Dan Gannon: Christians should not be afraid or intimidated by people who have a long list of psychotropic drugs. You have to remember that psychotropic drugs are not gospel blockers. We put blockers on our computer to keep out viruses and so forth. The psychotropic drugs should not hinder our counsel. I would not worry about that or make that the main focus of your counseling. Often people come in asking, “Should I take this drug? Is it a sin? Should I get off of it?” I tell them, “That’s between you and your doctor. Let’s address the heart issue.” Then with time take the layers of the onion away to get back to the real issue going on. That takes a lot of time and a skilled counselor to get to the bottom of this. Identify the tack, and whether they take the medications or not is up to them. As you mentioned earlier, we’re not going to encourage them to get off and we’re not going to be demeaning to them because they’re on them. They’re not second-rate Christians because they’re taking these drugs. They are our fellow sufferers. We want to have that love for them and empathy towards them as we draw them back into a purpose to honor God with their lives.

Pam Gannon: We don’t have to even talk about the medications beyond knowing that they’re on them and maybe knowing some of the side effects or the effects they’re having. Our job is the heart issues—they’re our primary focus. We don’t want to be distracted if somebody is on medication. Many of the gals that I counsel are on medication when they come in. We don’t talk about their medications a lot, we just go to the Word of God and we find out what’s going on. What are they struggling with? What are they suffering with? What are they sinning in? We use the Word of God to address their heart problems.

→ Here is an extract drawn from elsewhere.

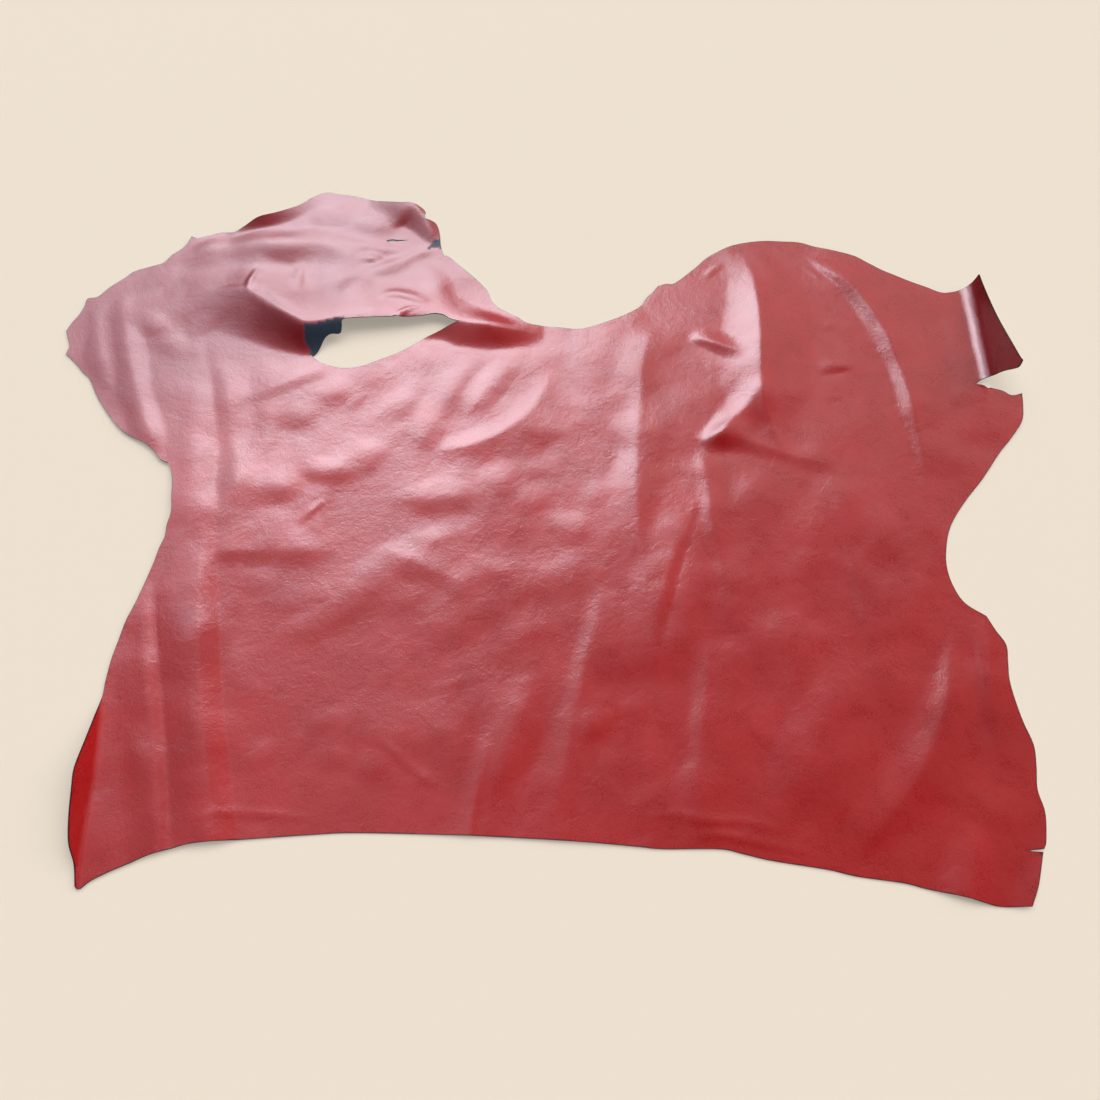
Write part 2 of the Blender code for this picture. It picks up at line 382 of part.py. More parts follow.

Dale Johnson: It’s encouraging to me knowing that you have a medical background because most of our counselors don’t have that background, and they would say, “They wouldn’t know how to handle these types of issues.” But that’s not something that is primary on your list of issues to address. We’re going to go at the heart issues and not allow that psychotropic medication to become some sort of facade as if it’s going to correct the problem. Even in its purpose statement, it’s simply trying to assuage a symptom. The Word of God goes deeper and can help begin to pull out the tack.

Dan Gannon: The point was well made by Dr. Bob Smith many years ago that you do not have to have medical experience to counsel somebody who has medical problems. You stick with what you know and lift up God’s Word. You do not have to be giving them a second medical opinion. That’s not your goal. As a biblical counselor, maybe you’re not trained in medicine. When somebody has a medical problem, don’t feel like you have to refer them to somebody else. Use God’s Word for their problem.

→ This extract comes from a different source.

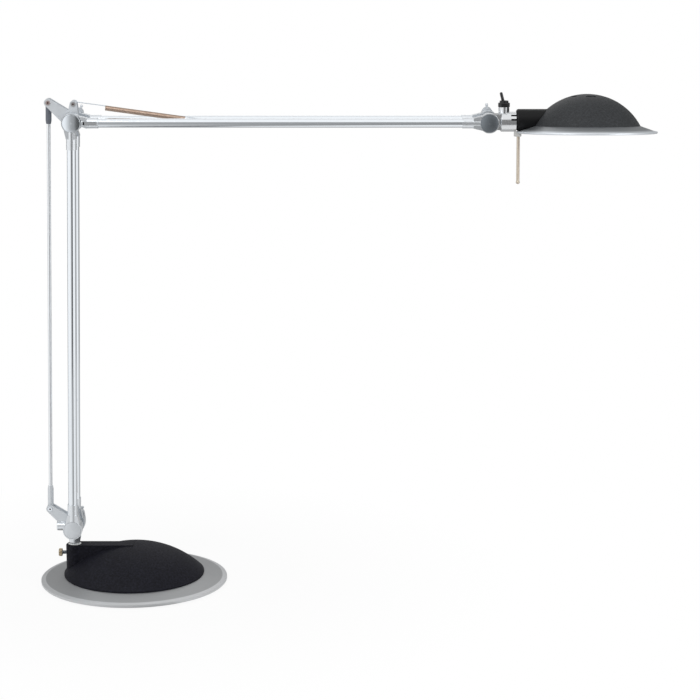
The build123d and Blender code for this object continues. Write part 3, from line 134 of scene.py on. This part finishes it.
class Finish:
    """A node material with one main shader, and short calls for the nodes that feed it."""

    def __init__(self, name, **sockets):
        self.material = bpy.data.materials.new(name)
        self.material.use_nodes = True
        self.tree = self.material.node_tree
        self.shader = self.tree.nodes["Principled BSDF"]
        for socket, value in sockets.items():
            self.shader.inputs[socket.replace("_", " ")].default_value = value
        self.place = self.node("ShaderNodeTexCoord").outputs["Object"]

    def node(self, kind, **settings):
        made = self.tree.nodes.new(kind)
        for key, value in settings.items():
            setattr(made, key, value)
        return made

    def link(self, source, target):
        self.tree.links.new(source, target)

    def stretched(self, scale):
        """Object coordinates scaled by a different amount along each axis."""
        mapping = self.node("ShaderNodeMapping")
        mapping.inputs["Scale"].default_value = scale
        self.link(self.place, mapping.inputs["Vector"])
        return mapping.outputs["Vector"]

    def noise(self, scale, detail=4.0, roughness=0.55, place=None):
        made = self.node("ShaderNodeTexNoise")
        made.inputs["Scale"].default_value = scale
        made.inputs["Detail"].default_value = detail
        made.inputs["Roughness"].default_value = roughness
        self.link(place or self.place, made.inputs["Vector"])
        return made.outputs["Fac"]

    def cells(self, scale):
        made = self.node("ShaderNodeTexVoronoi")
        made.inputs["Scale"].default_value = scale
        self.link(self.place, made.inputs["Vector"])
        return made.outputs["Distance"]

    def reach(self, centre):
        """Distance from an upright line through a point."""
        flat = vector(self.tree, "MULTIPLY_ADD", self.place, (1, 1, 0), (-centre[0], -centre[1], 0))
        return vector(self.tree, "LENGTH", flat["Vector"])["Value"]

    def ramp(self, factor, low, high, start=NOISE_LOW, end=NOISE_HIGH):
        """A colour that runs from low to high as the factor runs from start to end."""
        made = self.node("ShaderNodeValToRGB")
        made.color_ramp.elements[0].position = start
        made.color_ramp.elements[0].color = low
        made.color_ramp.elements[1].position = end
        made.color_ramp.elements[1].color = high
        self.link(factor, made.inputs["Fac"])
        return made.outputs["Color"]

    def colour(self, source):
        self.link(source, self.shader.inputs["Base Color"])

    def rough(self, factor, low, high):
        """Roughness that runs from low to high over the usual values of a noise."""
        source = ranged(self.tree, factor, NOISE_LOW, NOISE_HIGH, low, high)
        self.link(source, self.shader.inputs["Roughness"])

    def bump(self, height, strength, distance, rounding=0.0):
        """Bump from a height, over edges rounded by a small radius."""
        made = self.node("ShaderNodeBump")
        made.inputs["Strength"].default_value = strength
        made.inputs["Distance"].default_value = distance
        self.link(height, made.inputs["Height"])
        if rounding:
            bevel = self.node("ShaderNodeBevel", samples=BEVEL_SAMPLES)
            bevel.inputs["Radius"].default_value = rounding
            self.link(bevel.outputs["Normal"], made.inputs["Normal"])
        self.link(made.outputs["Normal"], self.shader.inputs["Normal"])

    def mixed_shaders(self, factor, first, second):
        """Two shaders mixed by a factor."""
        mix = self.node("ShaderNodeMixShader")
        for socket, feed in zip(mix.inputs, (factor, first, second)):
            self.link(feed, socket)
        return mix.outputs["Shader"]


def grey(value, warmth=0.0):
    """A near-neutral colour, warmer for a positive warmth."""
    return (value * (1 + warmth), value, value * (1 - warmth), 1.0)


def tinted(value, tint):
    """A brightness in a colour given as shares of red, green and blue."""
    return tuple(value * share for share in tint) + (1.0,)


# ---- Finishes ------------------------------------------------------------------------------------
EVEN_GRAIN = (60, 60, 60)
GRAIN_ALONG = 4
GRAIN_ACROSS = 90
FLAKE_SCALE = 3500.0
TINT_CLOUD_SCALE = 900.0


def along_axis(way):
    """Noise scales that stretch the grain along a piece's main direction."""
    return tuple(GRAIN_ALONG if abs(part) > 0.5 else GRAIN_ACROSS for part in way)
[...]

Dale Johnson: This is just the tip of the iceberg relative to discussion on psychotropic medication. I hope that you’ll take it for what it’s worth as we try to wrestle with some of the issues out there. Dan mentioned a book by Irving Kirsch that is part of the culmination of some of his work on this issue of anti-depressant medication. It’s called The Emperor’s New Drugs: Exploding the Antidepressant Myth. That’s one among several that are out there. Another one is by Joanna Moncrieff called The Myth of the Chemical Cure. She’s a British psychiatrist who’s addressing this issue historically and in the modern era relative to the new research that’s happening. There are so many more of those types of books as well. Thank you both for joining us today. It’s been a very helpful discussion in helping our counselors to distinguish and not be afraid of some of these issues that are pushed in our culture.